DANASSバックナンバー

心揺さぶるいにしえの技

(前回からの続き)

ある日、陶芸の師匠からろくろで形成し終わった粘土の器を手渡され、一言。

「この器に縄文の模様を膨ってみたら?」。私にとって、それはとてもワクワクすることでした。

一朝一夕で作れるわけもないことは、縄文の資料とにらめっこをしながら作り始めてすぐにわかりました。

複雑な模様に目が回りそうになります。どこまでも続く線、平面の上で凹凸が踊るように半立体を作り上げつつ、無秩序ではないバランスの良さ。そしてまた思うのです。「縄文人、すごい!」。

ようやく完成させた時、未熟ながらもこの手で縄文を作り出す作業や達成感はこの上ない喜びに満ちていました。

遊び心と技術力。きっと、縄文人の末裔である日本人の私にもそのスピリッツがあるはず…・・。その感覚を呼び寄せるように日々作陶をしています。

今年になって、3年ぶりに縄文土器風の器を作りました。あの頃のワクワク感はそのままに、少しだけ気づきが追加されました。

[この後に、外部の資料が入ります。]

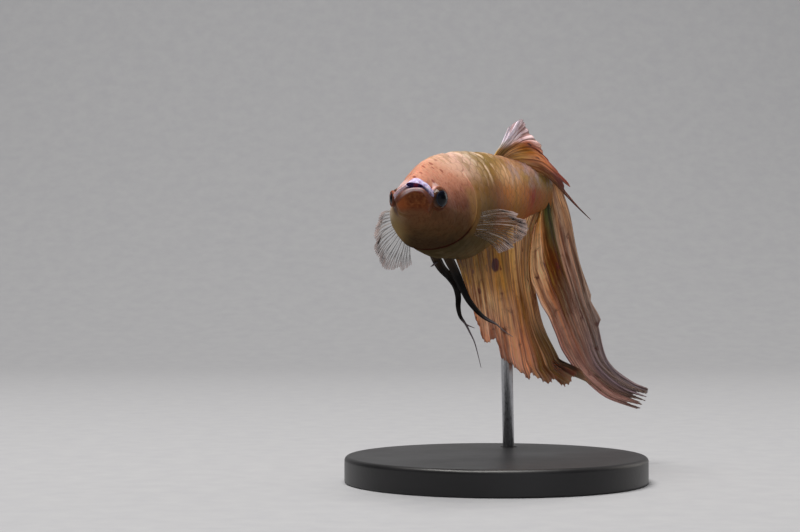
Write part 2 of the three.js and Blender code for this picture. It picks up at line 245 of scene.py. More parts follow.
def grid_normals(grid):
    """The unit cross product of the two tangents of a grid."""
    return unit(np.cross(np.gradient(grid, axis=0), np.gradient(grid, axis=1)))


def sheet(name, middle, half_thickness, attributes):
    """Two skins, half a thickness off a grid on either side, sewn together along the rim."""
    offset = grid_normals(middle) * half_thickness[..., None]
    over, under = middle + offset, middle - offset
    rows, columns = middle.shape[:2]
    index = np.arange(rows * columns).reshape(rows, columns)
    quads = np.stack([index[:-1, :-1], index[1:, :-1], index[1:, 1:], index[:-1, 1:]], -1).reshape(-1, 4)
    rim = np.concatenate([index[:-1, 0], index[-1, :-1], index[:0:-1, -1], index[0, :0:-1]])
    after = np.roll(rim, -1)
    lower = rows * columns
    edge = np.stack([rim + lower, after + lower, after, rim], -1)
    faces = np.vstack([quads, quads[:, ::-1] + lower, edge]).tolist()
    both = {key: np.vstack([flat(grid), flat(grid)]) for key, grid in attributes.items()}
    return new_object(name, np.vstack([flat(over), flat(under)]), faces, both)


# %% [markdown]
# ## The body's form
# One function gives any point of the straight body: along it, and round it. Each ring is an egg, widest
# below its middle on the head and above it at the tail, and leaner over the shoulders of the head.

# %% Describe the body
BODY_LENGTH = 49
TAIL_CAP = 1.2
COAT_DEPTH = 0.12  # the skin lies this far inside the frame's outline
MUZZLE = {"aside": -0.35, "along": 1.9, "reach": 1.5}  # the muzzle is set a little to the right
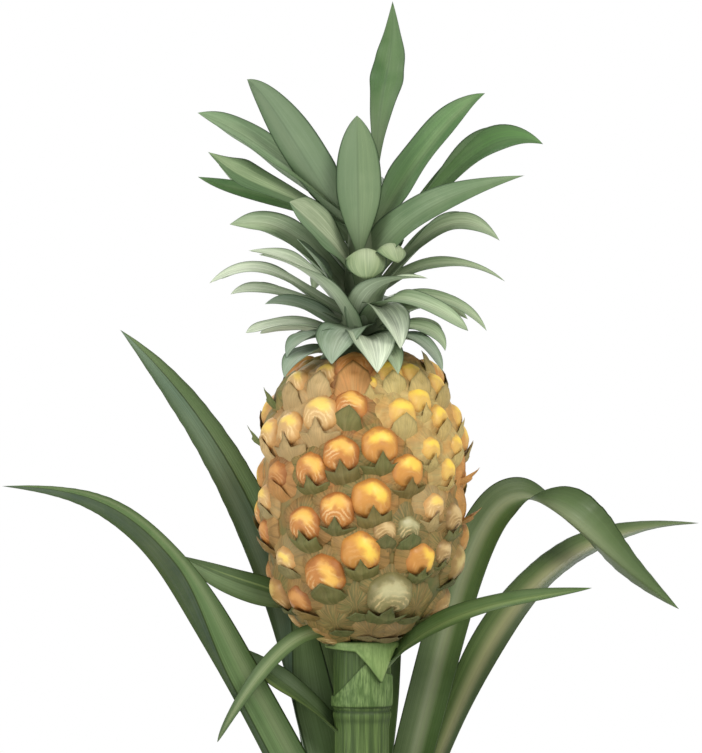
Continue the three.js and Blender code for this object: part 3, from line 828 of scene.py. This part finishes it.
sheath = {
    "inner": 17.2, "thickness": 1.3, "bulge": 0.1, "spread": 88, "edgeDark": 0.85,
    "low": [(-26, 178), (26, 178)], "high": [(-26, 185), (-17, 185), (2, 205), (26, 194)],
    "light": paint(122, 146, 88), "middle": paint(92, 118, 62), "dark": paint(58, 84, 36), "contrast": 0.7,
}
collar = {
    "inner": 19.9, "thickness": 1.9, "bulge": 0.5, "spread": 88, "edgeDark": 0.85,
    "low": [(-22, 213), (-4, 211.5), (4, 203), (12, 192.5), (20, 213)], "high": [(-26, 217.6), (26, 217.6)],
    "light": paint(138, 162, 98), "middle": paint(120, 146, 84), "dark": paint(92, 118, 60), "contrast": 0.4,
}
makeWrap("sheath_wrap", sheath, "sheath skin", "peduncle_sheath")
makeWrap("collar_wrap", collar, "collar skin", "fruit_collar")


# Fruit: its skin is a turned outline, and every eye on it is a low berry, a knob and a bract.
fruit = {
    "bottom": 218, "height": 168, "width": 133, "eyeRise": 7.2,
    "eyes": 92,  # how many places the golden angle gives; those near an eye of the front stay empty
    "frontEyeHeading": 4.7, "frontEyeShare": 0.5, "clearance": 19.5,
    "frontSpan": 62, "frontHeights": (222, 384),  # the part of the front that is all set one by one
    "knobTop": 382,  # no eye above this has a knob
    "lowEyes": (222, 246),  # from the first height to the second the eyes come to stand out in full
    "lowSkin": {"bract": paint(88, 98, 52), "rim": paint(112, 110, 60)},  # what the lower fruit tends to
    "olive": (262, 342),  # where that starts to fade, and where it has gone
}
skinRadius = fruit["width"] / 2 - fruit["eyeRise"]
skinShape = [
    (0.3, 0), (0.5, 0.04), (0.68, 0.1), (0.85, 0.2), (0.97, 0.35), (1, 0.5), (0.975, 0.72), (0.84, 0.87),
    (0.7, 0.95), (0.5, 1),
]
skinPoints = np.array([0, fruit["bottom"]]) + np.array(skinShape) * [skinRadius, fruit["height"]]


def skinPoint(share):
    # a smooth curve through the points of the skin's outline
    place = (len(skinPoints) - 1) * share
    first = min(int(place), len(skinPoints) - 2)
    weight = place - first
    before, here, after, beyond = (
        skinPoints[min(max(first + step, 0), len(skinPoints) - 1)] for step in (-1, 0, 1, 2)
    )
    start, end = (after - before) / 2, (beyond - here) / 2
    cubic = 2 * here - 2 * after + start + end
    square = -3 * here + 3 * after - 2 * start - end
    return cubic * weight ** 3 + square * weight ** 2 + start * weight + here


skinSteps = 400
skinCurve = np.array([skinPoint(step / skinSteps) for step in range(skinSteps + 1)])
skinPieces = np.linalg.norm(np.diff(skinCurve, axis=0), axis=1)
skinLengths = np.concatenate([[0], np.cumsum(skinPieces)])
skinAreas = np.concatenate([[0], np.cumsum((skinCurve[1:, 0] + skinCurve[:-1, 0]) * skinPieces)])


def skinAtLength(length):
    # radius, height and upward direction at a distance up the outline
    length = np.clip(length, 0, skinLengths[-1])
    radius, height = (np.interp(length, skinLengths, values) for values in skinCurve.T)
    near = np.clip(np.searchsorted(skinLengths, length), 1, skinSteps)
    climb = skinCurve[near] - skinCurve[near - 1]
    return radius, height, climb / np.linalg.norm(climb)


def skinSpot(heading, length):
    # where a point of the skin is, and which way is up the skin and out of it
    radius, height, climb = skinAtLength(length)
    out = outward(heading)
    spot = out * radius + np.array([0, 0, height])
    up = out * climb[0] + np.array([0, 0, climb[1]])
    return spot, up, np.cross(sideways(heading), up)


# Looks of the eyes: the knob's colour, its painted highlight (a bright crescent toward the light), its
# rim, the bract under it, and how strongly pale arcs show on the knob.
eyeParts = ("core", "glow", "rim", "bract")
eyeLooks = {
    "ripe": ((204, 144, 68), (250, 210, 84), (178, 118, 56), (104, 106, 54), 0.12),
    "amber": ((194, 130, 64), (236, 188, 90), (158, 98, 46), (104, 104, 54), 0.5),
    "papery": ((206, 170, 112), (246, 210, 104), (200, 150, 88), (194, 168, 118), 0.6),
    "yellow": ((222, 182, 92), (252, 216, 84), (206, 158, 86), (198, 178, 114), 0.1),
    "green": ((146, 138, 92), (186, 180, 136), (112, 106, 64), (92, 98, 52), 0.5),
    "tan": ((172, 140, 88), (212, 184, 130), (132, 104, 62), (108, 106, 60), 0.4),
    "brown": ((186, 124, 62), (210, 152, 86), (146, 92, 48), (206, 144, 80), 0.2),
    "rose": ((166, 132, 98), (196, 164, 128), (146, 120, 84), (188, 150, 116), 0.4),
    "bare": ((120, 116, 70), (160, 156, 110), (110, 104, 60), (116, 116, 70), 0.2),
    "spine": ((120, 130, 70), (160, 156, 110), (122, 120, 66), (106, 124, 62), 0),
    "flame": ((214, 150, 70), (240, 200, 96), (206, 138, 66), (226, 158, 84), 0),
}
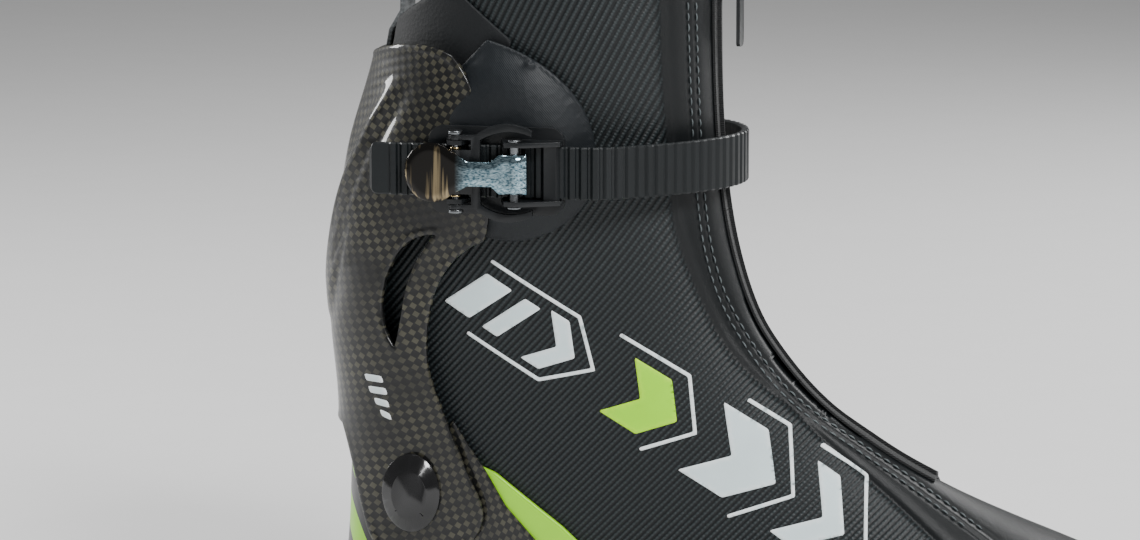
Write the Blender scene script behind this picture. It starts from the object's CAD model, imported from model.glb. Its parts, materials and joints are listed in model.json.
"""Looks of a cross country skate boot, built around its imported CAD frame.

Lengths named in millimetres are turned into metres by MM. +X is the toe, -Y the outer side, +Z up.
"""
import json
import math

import bmesh
import bpy
import numpy as np
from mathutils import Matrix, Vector
from mathutils.bvhtree import BVHTree
from mathutils.geometry import delaunay_2d_cdt
from mathutils.kdtree import KDTree


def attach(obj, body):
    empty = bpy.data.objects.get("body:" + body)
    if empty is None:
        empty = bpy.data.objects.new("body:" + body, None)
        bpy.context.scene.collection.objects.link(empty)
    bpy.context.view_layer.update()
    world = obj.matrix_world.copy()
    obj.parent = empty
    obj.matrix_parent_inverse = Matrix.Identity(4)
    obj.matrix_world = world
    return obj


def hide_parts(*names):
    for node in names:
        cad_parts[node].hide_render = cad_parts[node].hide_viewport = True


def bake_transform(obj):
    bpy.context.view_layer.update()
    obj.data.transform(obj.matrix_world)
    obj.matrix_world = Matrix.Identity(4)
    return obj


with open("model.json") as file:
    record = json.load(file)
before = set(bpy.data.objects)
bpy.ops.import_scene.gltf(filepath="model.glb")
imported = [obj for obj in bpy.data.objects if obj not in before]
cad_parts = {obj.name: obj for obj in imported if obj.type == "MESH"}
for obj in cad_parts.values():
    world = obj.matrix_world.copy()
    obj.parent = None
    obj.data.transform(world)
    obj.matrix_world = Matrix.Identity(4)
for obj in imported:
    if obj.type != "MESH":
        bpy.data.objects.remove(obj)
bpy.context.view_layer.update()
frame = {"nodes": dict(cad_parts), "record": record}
MM = 0.001
nodes = frame["nodes"]
record = frame["record"]
SLOT_OF = {part["node"]: part["material_slot"] for part in record["subparts"]}
BODY_OF = {node: body for body, members in record["behaviour"]["bodies"].items() for node in members}


# ---------------------------------------------------------------- camera, light and floor
VIEW_AZIMUTH = math.radians(12.0)
VIEW_ELEVATION = math.radians(9.0)
VIEW_CENTRE = Vector((44.6, 0.0, 141.2)) * MM
VIEW_DISTANCE = 1.6
VIEW_WIDTH = 0.380


def toward_camera():
    """Unit vector from the boot to the camera."""
    flat = math.cos(VIEW_ELEVATION)
    return Vector((math.sin(VIEW_AZIMUTH) * flat, -math.cos(VIEW_AZIMUTH) * flat, math.sin(VIEW_ELEVATION)))


def make_camera():
    """The camera at the photograph's angle."""
    lens = bpy.data.cameras.new("camera")
    lens.sensor_width = 36.0
    lens.lens = lens.sensor_width * VIEW_DISTANCE / VIEW_WIDTH
    lens.clip_end = 20.0
    eye = bpy.data.objects.new("camera", lens)
    eye.location = VIEW_CENTRE + toward_camera() * VIEW_DISTANCE
    eye.rotation_euler = (-toward_camera()).to_track_quat("-Z", "Y").to_euler()
    bpy.context.scene.collection.objects.link(eye)
    bpy.context.scene.camera = eye


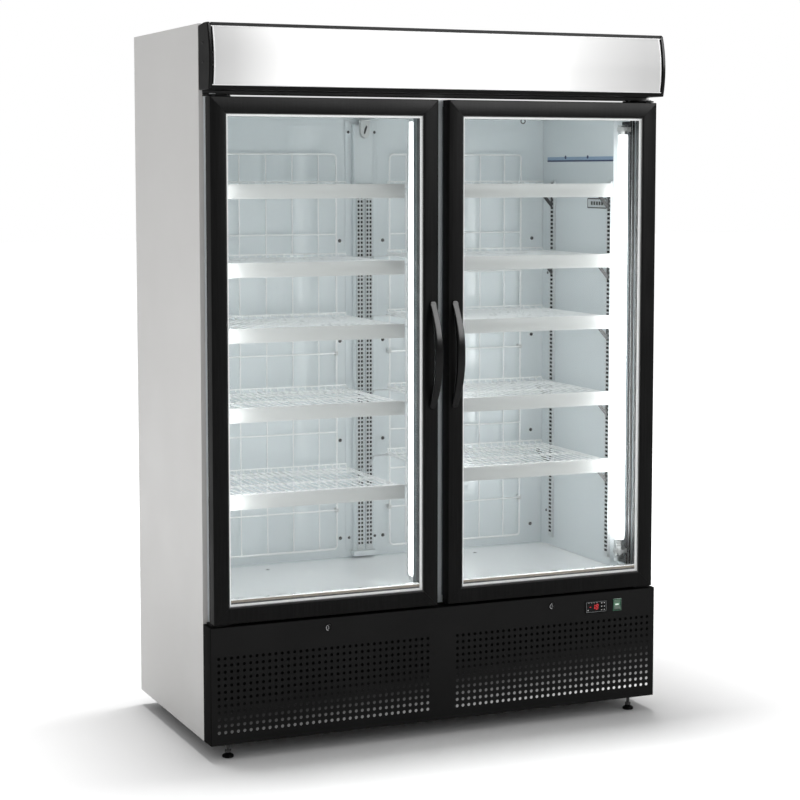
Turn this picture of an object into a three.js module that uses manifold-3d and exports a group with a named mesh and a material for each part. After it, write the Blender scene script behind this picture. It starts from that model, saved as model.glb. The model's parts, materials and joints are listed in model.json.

遊び心と、適当は違う。そこには確固たる軸と丁寧さがあります。

力を抜くことと、手を抜くことは違う。それは面倒を超えたワンランク先の世界です。

一切の妥協がなく、プロとしての仕事の息づかいを感じる縄文土器。私にとっては、私が大切にしたい感覚に還るための指南書のような存在なのです。